**The problem**: Look below for the line containing "length = sum(edge.length"; from there through the line containing "before = set(bpy.data.objects)", both lines included, please set down each line exactly and nothing else.
— Start of Entries supplied —
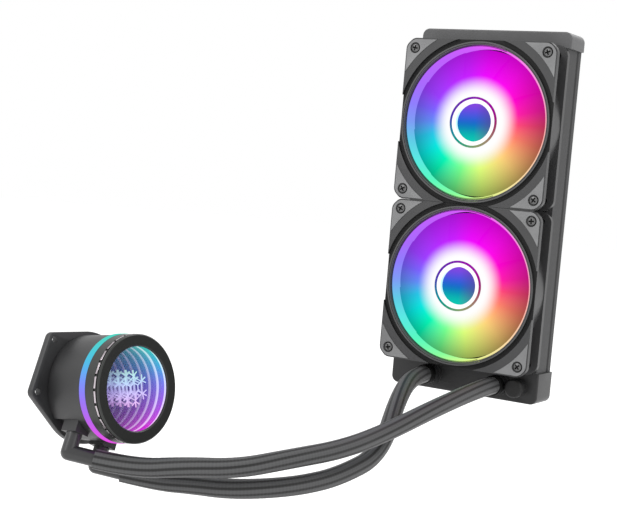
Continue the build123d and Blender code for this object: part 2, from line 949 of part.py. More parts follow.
with BuildPart() as impeller:
    with BuildSketch(pump.offset(impeller_low)):
        with PolarLocations(0, vane_count):
            add(vane.sketch)
    extrude(amount=vane_height)
    with BuildSketch(pump.offset(disc_low)):
        Circle(impeller_radius)
    extrude(amount=impeller_disc)
    with BuildSketch(pump.offset(impeller_low)):
        Circle(impeller_hub_radius)
    extrude(amount=magnet_top - impeller_low)
    with BuildSketch(pump.offset(impeller_low)):
        Circle(pin_radius + running_gap)
    extrude(amount=magnet_top - impeller_low, mode=Mode.SUBTRACT)
save(impeller, "impeller")
save(ring(pump, impeller_hub_radius + thread_gap, rotor_radius, magnet_base, magnet_top), "impeller_magnet")


# Sealed can over the magnet, with the fixed pin in its end, and the stator around it
can_ceiling = magnet_top + impeller_gap
can_top = can_ceiling + can_end
motor_can = turned(
    pump,
    [
        (can_radius - can_wall, chamber_top),
        (can_rim_radius, chamber_top),
        (can_rim_radius, chamber_top + can_wall),
        (can_radius, chamber_top + can_wall),
        (can_radius, can_top),
        (0, can_top),
        (0, can_top - can_wall),
        (pin_radius + thread_gap, can_top - can_wall),
        (pin_radius + thread_gap, can_ceiling),
        (can_radius - can_wall, can_ceiling),
    ],
)
save(motor_can, "motor_can")
save(ring(pump, 0, pin_radius, impeller_low, can_top - can_wall), "impeller_pin")

stator_inner = can_radius + stator_gap / 2
stator_base = chamber_top + can_wall + fit_gap
slot_length = (pump_stator_radius - stator_inner) * 0.6
with BuildPart() as pump_stator:
    with BuildSketch(pump.offset(stator_base)):
        Circle(pump_stator_radius)
        Circle(stator_inner, mode=Mode.SUBTRACT)
        with PolarLocations((pump_stator_radius + stator_inner) / 2, pump_stator_poles):
            SlotOverall(slot_length, pump_stator_slot, mode=Mode.SUBTRACT)
    extrude(amount=pump_stator_length)
save(pump_stator, "pump_stator")


# Outer shell, open below the bosses so that it slides over them
notch_height = boss_level + boss_half_height + notch_gap - shell_base
with BuildPart() as outer_shell:
    with BuildSketch(pump.offset(shell_base)):
        Circle(shell_radius)
        Circle(shell_radius - shell_wall, mode=Mode.SUBTRACT)
    extrude(amount=band_base - shell_base)
    with BuildSketch(pump.offset(shell_base)):
        with Locations(*[(side * boss_spacing / 2, -boss_reach) for side in (-1, 1)]):
            Rectangle(boss_width + 2 * notch_gap, block_radius)
    extrude(amount=notch_height, mode=Mode.SUBTRACT)
save(outer_shell, "outer_shell")

with BuildPart() as pump_board:
    with BuildSketch(pump.offset(board_level)):
        Circle(pump_board_radius)
    extrude(amount=board_thickness)
save(pump_board, "pump_board")


# Lit band with an inner ledge for the back mirror, and the bezel with its lip over the glass
band_top = band_base + band_height
mirror_radius = window_radius + glass_overlap
light_band = turned(
    pump,
    [
        (band_inner_radius, band_base),
        (band_radius, band_base),
        (band_radius, band_top),
        (band_inner_radius, band_top),
        (band_inner_radius, mirror_level),
        (mirror_radius - ledge_width, mirror_level),
        (mirror_radius - ledge_width, band_base),
    ],
)
save(light_band, "light_band")

bezel_inner = pump_radius - bezel_wall
bezel = turned(
    pump,
    [
        (bezel_inner, band_top),
        (pump_radius, band_top),
        (pump_radius, pump_length - bezel_chamfer),
        (pump_radius - bezel_chamfer, pump_length),
        (window_radius + bezel_chamfer, pump_length),
        (window_radius, pump_length - bezel_chamfer),
        (window_radius, pump_length - bezel_lip),
        (bezel_inner, pump_length - bezel_lip),
    ],
)
save(bezel, "bezel")


# Mirror stack: a back mirror, a lit tube on it and half-silvered glass under the lip of the bezel
mirror_top = mirror_level + mirror_thickness
glass_top = pump_length - bezel_lip - fit_gap
glass_base = glass_top - glass_thickness
save(ring(pump, 0, mirror_radius, mirror_level, mirror_top), "back_mirror")
save(ring(pump, mirror_radius - mirror_light_wall, mirror_radius, mirror_top, glass_base), "mirror_light")
save(ring(pump, 0, mirror_radius, glass_base, glass_top), "window_glass")

with BuildPart() as emblem:
    with BuildSketch(pump.offset(mirror_top)):
        with PolarLocations(emblem_radius / 2, 6):
            Rectangle(emblem_radius, emblem_bar)
        RegularPolygon(emblem_radius * 0.55, 6)
        RegularPolygon(emblem_radius * 0.55 - emblem_bar, 6, mode=Mode.SUBTRACT)
    extrude(amount=emblem_thickness)
save(emblem, "emblem")


# Hoses: each route starts along the barrel of its elbow and ends square to its port
def hose_route(side, lead, middle, port_x):
    start = [tuple(along_barrel(side, distance)) for distance in (elbow_reach, elbow_reach + lead)]
    end = [(port_x, hose_port_y - hose_port_run, port_level), (port_x, hose_port_y, port_level)]
    return start + middle + end


def bend_radii(points):
    # The largest arc that the two runs beside each corner leave room for.
    corners = [Vector(*point) for point in points]
    radii = []
    for before, corner, after in zip(corners, corners[1:], corners[2:]):
        shorter = min((corner - before).length, (after - corner).length)
        turn = (corner - before).get_angle(after - corner)
        radii.append(run_share * shorter / tan(radians(turn / 2)))
    return radii


def make_hose(name, points):
    radii = bend_radii(points)
    with BuildPart() as hose:
        with BuildLine() as path:
            FilletPolyline(*points, radius=radii)
        with BuildSketch(Plane(origin=path.line @ 0, z_dir=path.line % 0)):
            Circle(hose_radius)
        sweep()
    save(hose, name)
    length = sum(edge.length for edge in path.edges())
    share = hose.part.volume / (pi * hose_radius**2 * length)
    print(name, "length", round(length, 1), "volume share", round(share, 4))
    print(name, "bend radii", [round(radius, 1) for radius in radii])


route_right = hose_route(
    -1,
    26.0,
    [
        (-69.5, -278.0, -176.0),
        (-41.0, -263.5, -174.0),
        (-18.5, -238.5, -167.0),
        (-2.5, -201.5, -163.0),
        (5.0, -158.0, -156.5),
        (18.0, -105.5, -141.5),
    ],
    port_shift + port_spacing / 2,
)
route_left = hose_route(
    1,
    24.0,
    [
        (-75.5, -262.5, -190.5),
        (-52.0, -256.5, -190.0),
        (-32.5, -244.0, -188.0),
        (-16.0, -224.5, -185.5),
        (-5.5, -196.0, -182.0),
        (0.5, -151.5, -172.5),
        (-14.5, -103.0, -140.5),
    ],
    port_shift - port_spacing / 2,
)
make_hose("hose_right", route_right)
make_hose("hose_left", route_left)
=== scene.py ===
import json
import math
import bmesh
import bpy
from mathutils import Matrix, Vector


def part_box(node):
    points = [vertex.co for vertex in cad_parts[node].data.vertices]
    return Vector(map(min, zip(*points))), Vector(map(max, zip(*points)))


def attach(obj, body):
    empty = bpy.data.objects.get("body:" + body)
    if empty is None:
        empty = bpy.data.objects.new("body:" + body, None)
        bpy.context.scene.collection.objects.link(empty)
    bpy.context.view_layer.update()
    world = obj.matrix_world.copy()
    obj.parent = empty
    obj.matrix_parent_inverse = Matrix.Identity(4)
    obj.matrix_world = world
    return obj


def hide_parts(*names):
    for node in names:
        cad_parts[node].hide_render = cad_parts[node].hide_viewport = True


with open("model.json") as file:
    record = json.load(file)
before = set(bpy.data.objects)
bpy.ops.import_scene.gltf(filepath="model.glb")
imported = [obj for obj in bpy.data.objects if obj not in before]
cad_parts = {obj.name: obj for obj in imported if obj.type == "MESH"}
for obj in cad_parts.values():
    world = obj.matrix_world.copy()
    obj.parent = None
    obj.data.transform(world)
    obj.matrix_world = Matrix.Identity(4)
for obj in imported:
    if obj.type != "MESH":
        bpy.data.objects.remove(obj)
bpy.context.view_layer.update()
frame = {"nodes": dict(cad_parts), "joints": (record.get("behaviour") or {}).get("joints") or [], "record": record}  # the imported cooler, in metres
mm = 0.001
print("frame loaded:", len(frame["nodes"]), "nodes")


# Places that the pieces share, read from the frame
fanNames = ("fan_top", "fan_bottom")


def middleOf(node):
    low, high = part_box(node)
    return (low + high) / 2


def bodyOf(node):
    return next(name for name, nodes in frame["record"]["behaviour"]["bodies"].items() if node in nodes)


spin = {joint["name"]: joint for joint in frame["joints"]}
pumpAxis = Vector(spin["impeller_spin"]["axis"]).normalized()
pumpFoot = Vector(spin["impeller_spin"]["pos_m"])
pumpRoll = math.radians(-25.5)  # about its own axis


def pumpFrame():
    # x to the right of the window, y up from the hoses, z out through the window
    level = Vector((-pumpAxis.y, pumpAxis.x, 0)).normalized()
    upright = pumpAxis.cross(level)
    across = level * math.cos(pumpRoll) + upright * math.sin(pumpRoll)
    up = pumpAxis.cross(across)
    return Matrix((
        (across.x, up.x, pumpAxis.x, pumpFoot.x),
        (across.y, up.y, pumpAxis.y, pumpFoot.y),
        (across.z, up.z, pumpAxis.z, pumpFoot.z),
        (0, 0, 0, 1),
    ))


pumpPlace = pumpFrame()


# Camera, at the photograph's place
view = {
    "place": (429.828, -984.954, 17.186),
    "right": (0.85184, 0.51667, 0.08613),
    "up": (-0.10971, 0.0152, 0.99385),
    "back": (0.51218, -0.85605, 0.06963),
    "focalPixels": 1395.84,
    "photoWidth": 617,
    "sensor": 36.0,
}


def linked(name, data):
    made = bpy.data.objects.new(name, data)
    bpy.context.scene.collection.objects.link(made)
    return made


def meshOf(name, shape):
    # Mesh data out of a bmesh, which is freed
    data = bpy.data.meshes.new(name)
    shape.to_mesh(data)
    shape.free()
    return data


def evaluated(holder):
    bpy.context.view_layer.update()
    return holder.evaluated_get(bpy.context.evaluated_depsgraph_get())


def addCamera():
    data = bpy.data.cameras.new("camera")
    data.sensor_width = view["sensor"]
    data.lens = view["focalPixels"] / view["photoWidth"] * view["sensor"]
    data.clip_end = 30
    camera = linked("camera", data)
    columns = [Vector(view[side]) for side in ("right", "up", "back")]
    turned = Matrix([[column[row] for column in columns] for row in range(3)])
    camera.matrix_world = Matrix.Translation(Vector(view["place"]) * mm) @ turned.to_4x4()
    bpy.context.scene.camera = camera


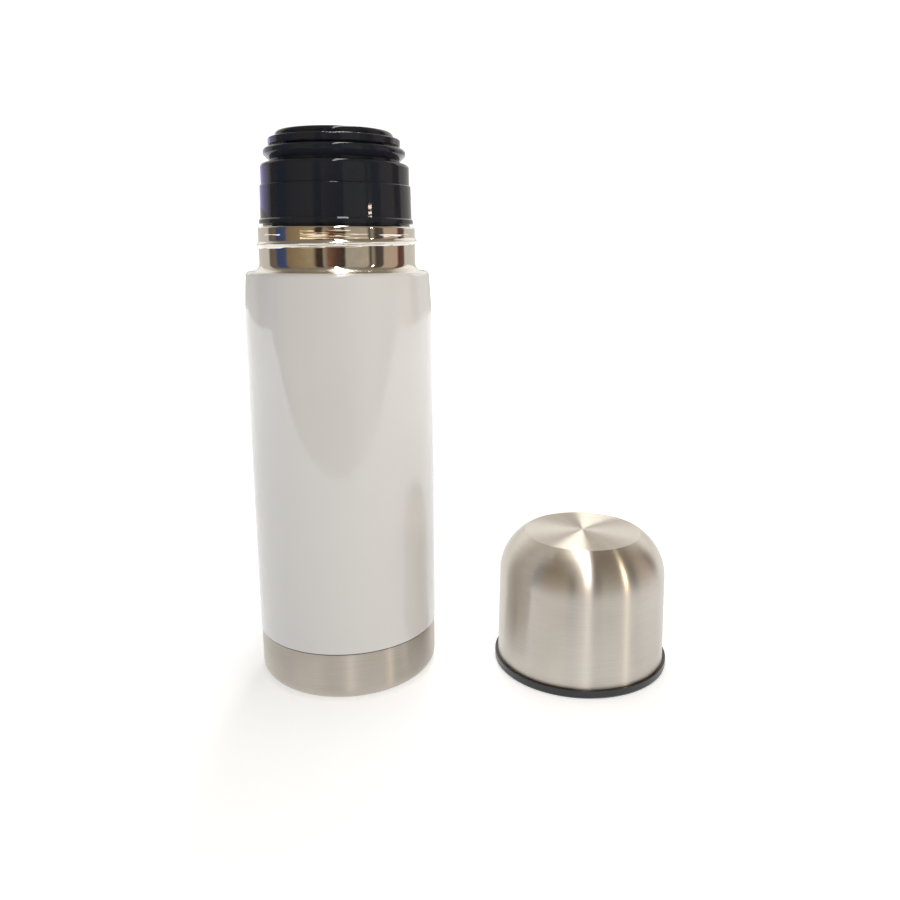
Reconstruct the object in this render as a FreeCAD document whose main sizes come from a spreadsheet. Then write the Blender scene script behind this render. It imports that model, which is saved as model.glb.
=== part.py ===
"""Vacuum flask with a screw-in push-button stopper and a steel cup, in millimetres, +Z up.

The origin is the centre of the flask's underside.  The stopper is screwed home in the neck, and
the cup stands rim-down on the same surface, beside the flask.
"""
import FreeCAD, Part
import Sketcher
import math
import os

# Driving dimensions.  Heights are above the surface that the flask stands on, except the cup's,
# which start at the cup's own rim.
SIZES = {
    # double-walled body
    "body_radius": 32.5,
    "coating_thickness": 0.25,
    "steel_wall": 0.6,
    "base_corner": 4.75,
    "base_opening_radius": 27.3,
    "band_height": 18.0,
    "taper_height": 122.0,
    "taper_arc": 267.3,
    "shoulder_radius": 31.5,
    "shoulder_height": 146.6,
    "shoulder_corner": 1.5,
    "collar_radius": 26.7,
    "collar_fillet": 3.0,
    "lip_height": 161.4,
    "lip_corner": 0.8,
    "bead_height": 154.25,
    "bead_lead": 3.4,
    "bead_reach": 0.7,
    "bead_half_width": 1.0,
    "bead_arc": 1.13,
    # base plate, its dimple and the disc that covers it
    "plate_rise": 2.5,
    "plate_step_radius": 24.0,
    "dimple_radius": 5.0,
    "dimple_rise": 1.6,
    "evacuation_radius": 0.6,
    "cover_radius": 23.2,
    # inner vessel and what lies in the vacuum
    "inner_radius": 29.0,
    "inner_wall": 0.5,
    "inner_floor_height": 8.0,
    "inner_floor_dish": 1.0,
    "inner_floor_flat": 20.0,
    "inner_shoulder_height": 129.0,
    "neck_foot_height": 138.0,
    "neck_foot_arc": 9.2,
    "neck_radius": 22.1,
    "lower_neck_radius": 20.4,
    "neck_step_height": 147.6,
    "neck_step_rise": 1.7,
    "foil_thickness": 0.2,
    "foil_foot_height": 12.0,
    "getter_radius": 4.0,
    "getter_thickness": 1.4,
    "clip_wall": 0.5,
    # screw thread between stopper and neck: two starts
    "thread_lead": 10.0,
    "thread_starts": 2,
    "thread_rise": 6.0,
    "thread_depth": 1.0,
    "thread_root": 0.9,
    "thread_crest": 0.45,
    "thread_height": 150.0,
    "half_pitch": 2.5,
    "thread_sink": 0.25,
    # stopper plug
    "plug_radius": 20.6,
    "plug_nose_radius": 19.0,
    "plug_foot_height": 140.0,
    "plug_step_height": 147.6,
    "plug_step_rise": 1.6,
    "plug_wall": 1.6,
    "plug_floor": 2.0,
    "plug_flange_radius": 22.5,
    "plug_flange_height": 163.4,
    "plug_flange_thickness": 2.6,
    "seal_groove_height": 142.8,
    "seal_groove_width": 3.0,
    "seal_groove_depth": 1.0,
    "seal_gap": 0.3,
    "seal_reach": 1.0,
    "port_radius": 6.0,
    "tube_wall": 1.4,
    "duct_height": 159.0,
    "duct_radius": 2.0,
    "duct_wall": 1.0,
    "lid_thickness": 2.0,
    "lid_radius": 20.4,
    "lid_bore_radius": 2.6,
    "stem_seal_radius": 4.4,
    "stem_seal_thickness": 1.2,
    # stopper head
    "seat_height": 161.6,
    "seat_radius": 25.0,
    "foot_height": 162.4,
    "foot_radius": 26.15,
    "foot_thickness": 1.7,
    "foot_slope": 0.5,
    "skirt_foot_radius": 25.65,
    "skirt_radius": 25.45,
    "skirt_edge": 0.3,
    "parting_height": 175.0,
    "head_radius": 25.0,
    "head_shoulder_height": 182.1,
    "head_shoulder_round": 1.3,
    "groove_radius": 21.9,
    "groove_width": 1.0,
    "lower_ring_radius": 23.8,
    "lower_ring_height": 185.0,
    "lower_ring_land": 1.0,
    "lower_ring_top": 187.0,
    "ring_slot_radius": 18.8,
    "ring_slot_width": 0.6,
    "upper_ring_radius": 22.1,
    "upper_ring_top": 190.2,
    "ring_bevel": 0.4,
    "ring_crest_arc": 1.0,
    "crown_radius": 19.8,
    "crown_height": 192.5,
    "crown_round": 1.3,
    "head_cavity_radius": 20.5,
    "head_cavity_height": 179.5,
    "guide_cavity_radius": 16.9,
    "button_bore_radius": 13.4,
    "bore_lip_height": 186.0,
    # push-button and valve
    "button_radius": 13.0,
    "button_wall": 1.2,
    "button_plate": 2.0,
    "button_dish": 0.5,
    "button_dish_arc": 155.0,
    "button_round": 0.6,
    "button_foot_height": 184.2,
    "button_flange_radius": 15.2,
    "button_flange_thickness": 1.5,
    "stem_radius": 2.2,
    "stem_gap": 0.05,
    "stem_foot_height": 135.2,
    "boss_radius": 4.2,
    "spring_radius": 6.0,
    "spring_wire_radius": 0.45,
    "spring_coils": 6,
    "valve_disc_radius": 9.0,
    "valve_disc_thickness": 1.6,
    "valve_disc_height": 136.4,
    "valve_seal_radius": 8.4,
    "valve_seal_thickness": 1.7,
    "clip_radius": 3.8,
    "clip_thickness": 0.8,
    # cup
    "cup_stand_x": 88.0,
    "cup_stand_y": 2.0,
    "cup_foot_radius": 31.2,
    "cup_radius": 30.7,
    "cup_height": 51.2,
    "cup_wall": 0.5,
    "cup_lip_radius": 32.4,
    "cup_lip_height": 3.0,
    "cup_lip_round": 0.8,
    "cup_side_height": 34.7,
    "cup_disc_radius": 21.5,
    "cup_disc_height": 50.7,
    "cup_dome_radius": 18.3,
    "cup_air_gap": 0.8,
    "liner_wall": 1.4,
    "liner_mouth_radius": 28.0,
    "liner_step_height": 12.0,
    "liner_thread_height": 4.6,
    "liner_thread_depth": 1.05,
    "liner_thread_root": 0.9,
    "liner_thread_crest": 0.4,
}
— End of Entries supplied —
**Task answer**:
    length = sum(edge.length for edge in path.edges())
    share = hose.part.volume / (pi * hose_radius**2 * length)
    print(name, "length", round(length, 1), "volume share", round(share, 4))
    print(name, "bend radii", [round(radius, 1) for radius in radii])


route_right = hose_route(
    -1,
    26.0,
    [
        (-69.5, -278.0, -176.0),
        (-41.0, -263.5, -174.0),
        (-18.5, -238.5, -167.0),
        (-2.5, -201.5, -163.0),
        (5.0, -158.0, -156.5),
        (18.0, -105.5, -141.5),
    ],
    port_shift + port_spacing / 2,
)
route_left = hose_route(
    1,
    24.0,
    [
        (-75.5, -262.5, -190.5),
        (-52.0, -256.5, -190.0),
        (-32.5, -244.0, -188.0),
        (-16.0, -224.5, -185.5),
        (-5.5, -196.0, -182.0),
        (0.5, -151.5, -172.5),
        (-14.5, -103.0, -140.5),
    ],
    port_shift - port_spacing / 2,
)
make_hose("hose_right", route_right)
make_hose("hose_left", route_left)
=== scene.py ===
import json
import math
import bmesh
import bpy
from mathutils import Matrix, Vector


def part_box(node):
    points = [vertex.co for vertex in cad_parts[node].data.vertices]
    return Vector(map(min, zip(*points))), Vector(map(max, zip(*points)))


def attach(obj, body):
    empty = bpy.data.objects.get("body:" + body)
    if empty is None:
        empty = bpy.data.objects.new("body:" + body, None)
        bpy.context.scene.collection.objects.link(empty)
    bpy.context.view_layer.update()
    world = obj.matrix_world.copy()
    obj.parent = empty
    obj.matrix_parent_inverse = Matrix.Identity(4)
    obj.matrix_world = world
    return obj


def hide_parts(*names):
    for node in names:
        cad_parts[node].hide_render = cad_parts[node].hide_viewport = True


with open("model.json") as file:
    record = json.load(file)
before = set(bpy.data.objects)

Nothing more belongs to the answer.